The farmer then granted a security interest to another company in November 2010 granting security interest to secure “all debts”. The collateral description included crops and proceeds from crop insurance. “All debts” was not defined and no documents were attached to the agreement. On the same day, the farmer assigned his rights to the proceeds of two crop insurance policies to the company by signing several documents. The policies were purported to cover the 2010 crop year.
In their motion, the trustee and the Company argued that the Banks’ ASA was invalid because it referenced a loan dated December 13, 2008, which did not exist. The bank presented evidence that the bank closed the loan on December 15, 2008 and disbursed the $1.1 million note. It stated the discrepancy in the date was due to a “clerical error.”
Under Illinois law, the requirements for a security interest to be enforceable against a borrower and third parties are: (1) value must be given; (2) the debtor must have rights in the collateral; and (3) either the debtor has authenticated a security interest, the collateral is not a certified security interest, the collateral is a certified security in registered form, or the collateral is electronic or investments under the secured party’s control. Of these three requirements, the parties agreed the only issue was whether value had been given.
The trustee and Company argued that the court could not look beyond the ASA in deciding the manner. The court reminded the parties that parol evidence was admissible to determine proof of the debt because Illinois law allows parol evidence to be admitted when a dispute regarding the meaning of a contract is raised by a third party. In this case, the trustee and the company raised the issue, so the Bank’s evidence of disbursing the funds was considered.
After reviewing the extrinsic evidence presented by the Bank, the court held that despite the mistake in the date on the ASA, the bank did disburse $1.1 million. Because value was given, the ASA was enforceable and a mistake in the description of the secured debt did not render it unenforceable. Because of this, the Bank had a first security interest in collateral securing the first loan.
The Bank argued the ASA also secured the second note in January 2010. The court found no dragnet clause securing future debts was included in the provisions of the ASA. Failure to include a future advances or dragnet clause in a security agreement cannot be cured by referring to the agreement in a different contract in order to prevent “secret liens”. Because there was no dragnet clause in the ASA, the court held that the reference to the ASA in the January 2010 note was ineffective and the second note was not secured.
The next issue the court addressed was whether the Bank had an enforceable security interest in the crop insurance proceeds. The ASA’s collateral description included reference to crops, proceeds, and insurance proceeds. The crop insurance policies had been assigned by the farmer to the Company granting the November 2010 loan. Both policies included a provision that required assignments to be on the insurer’s form or approved in writing by the insurer. Therefore, the question of whether an assignment accepted by the federal crop insurer is the exclusive method by which a creditor can obtain an interest in insurance proceeds was raised. If, so, this would mean the Federal Crop Insurance Act (FCIA) pre-empts UCC Article 9 concerning security interests in crop insurance.

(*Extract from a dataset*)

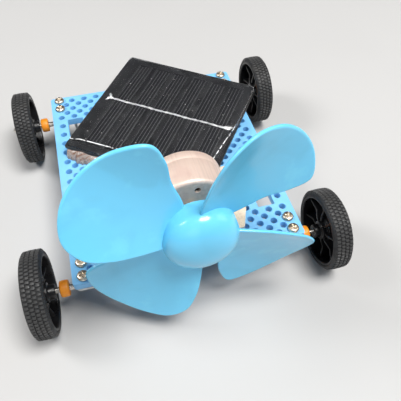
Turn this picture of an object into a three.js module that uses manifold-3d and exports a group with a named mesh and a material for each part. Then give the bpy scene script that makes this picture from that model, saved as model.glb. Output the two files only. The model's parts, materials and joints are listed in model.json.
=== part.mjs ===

This issue had not yet been decided in the Seventh Circuit. The court, therefore, adopted the reasoning of a decision of the United States Court of Appeals for the Fifth Circuit, In re Cook, 169 F.3d 271 (5th Cir. 1999), where the court addressed the same issue. In Cook, the 5th Circuit examined the language of FCIA and determined the statute expressly pre-empted security interests in the following specific ways: in the imposition and enforcement of liens; expressly stating that an interest in an insured crop existing by virtue of an existing lien does not entitle the lienholder to any benefit under the insurance contract; and an assignment may be made to the proceeds, but must be on the insurer’s form and will not be effective until approved in writing by the insurer.
As a result, the court held the Bank had no interest in the crop insurance proceeds because the only valid method for assigning the proceeds was the authorized procedure outlined in FCIA. Because this procedure was not followed, the mere mention of crop insurance proceeds within the description of collateral was insufficient to create a security interest in the proceeds.
Therefore, lenders should be aware of whether future advances or dragnet clauses can be enforceable to protect future loans to the same individual and utilizing the same collateral. Also, in order to have a valid interest in crop insurance proceeds, lenders must comply with the process of assigning the rights to crop insurance as outlined in the FCIA. Merely including crop insurance within the description of collateral may not be effective to create an interest in the proceeds. In re Duckworth, No. 10–83603, 2012 Bankr. LEXIS 1219 (Bankr. C.D. Ill. Mar. 22, 2012).
In further proceedings, a bank sought first priority security interest in the proceeds remaining from the sale of farm equipment. The trustee sought to avoid the bank’s security interest. The debtor signed a promissory note with the bank dated December 15, 2008. The ASA, however was dated December 13, 2008 and identified the Note as being dated on the 13th. The court held that the ASA secured the Note because all statutory prerequisites for effectiveness of the security agreement had been conceded by the trustee, and it was merely a scrivener’s error that the trustee sought to use to render the ASA ineffective. The court also found the trustee’s argument that the incorrect date on the ASA would relieve any subsequent lender from further inquiry and be justified that the ASA secured no debt was unreasonable. In re Duckworth, No. 10-83603, 2013 Bankr. LEXIS 223 (Bankr. C.D. Ill. Jan. 18, 2013).